I'm using Rails 5.2 with ruby 2.5.1 and am deploying my app to Heroku.
I ran into problems when I tried running my local rake task. The task calls an API which responds with a *.gz
file, saves it, upzips and then uses the retrieved JSON to populate the database and finally deletes the *.gz
file. The task runs smooth in development but when called in production. The last line printed into the console is 'Unzipping the file...', so my guess is that the issues origin from the zlib
library.
companies_list.rake
require 'json'
require 'open-uri'
require 'zlib'
require 'openssl'
require 'action_view'
include ActionView::Helpers::DateHelper
desc 'Updates Company table'
task update_db: :environment do
start = Time.now
zip_file_url = 'https://example.com/api/download'
TEMP_FILE_NAME = 'companies.gz'
puts 'Creating folders...'
tempdir = Dir.mktmpdir
file_path = "#{tempdir}/#{TEMP_FILE_NAME}"

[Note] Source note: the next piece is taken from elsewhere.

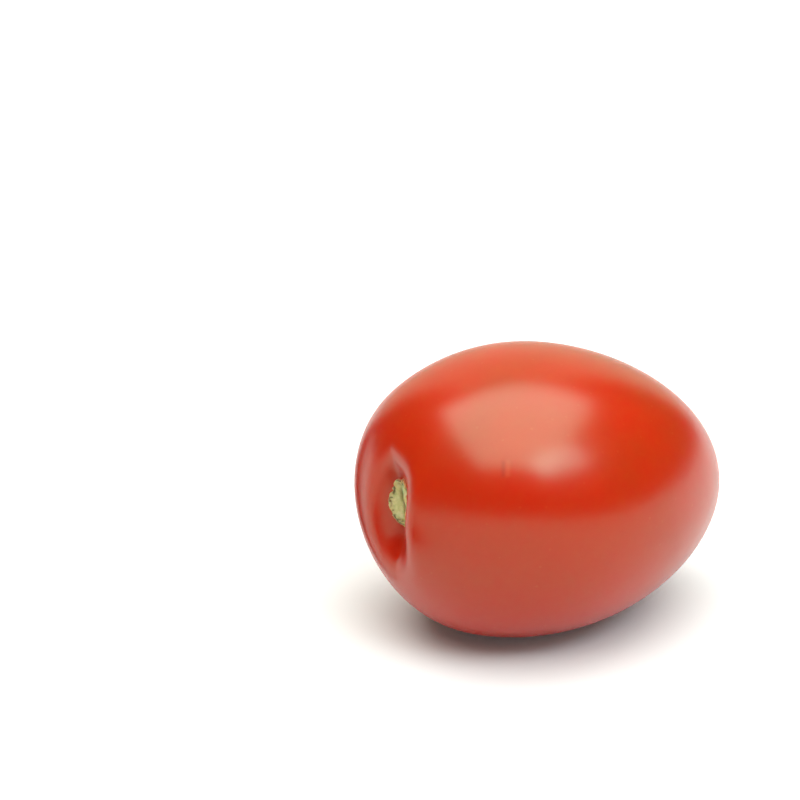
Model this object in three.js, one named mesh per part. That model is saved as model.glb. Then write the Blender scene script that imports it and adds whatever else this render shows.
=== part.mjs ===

puts 'Downloading the file...'
open(file_path, 'wb') do |file|
open(zip_file_url, { ssl_verify_mode: OpenSSL::SSL::VERIFY_NONE }) do |uri|
file.write(uri.read)
end
end
puts 'Download complete.'
puts 'Unzipping the file...'
gz = Zlib::GzipReader.new(open(file_path))
output = gz.read
@companies_array = JSON.parse(output)
puts 'Unzipping complete.'
(...)
end
Has anyone else run into similar issues and knows how to get it to work?
The issue was linked to memory limit rather than Gzip unpacking (that's why the problem only occurred in production).
The solution was using a Json::Streamer
so that the whole file is not loading into memory at once.
This is the crucial part: (goes after the code posted in the question)
puts 'Updating the Company table...'
streamer = Json::Streamer.parser(file_io: file, chunk_size: 1024) # customize your chunk_size
streamer.get(nesting_level: 1) do |company|
(do your stuff with the API data here...)
end
end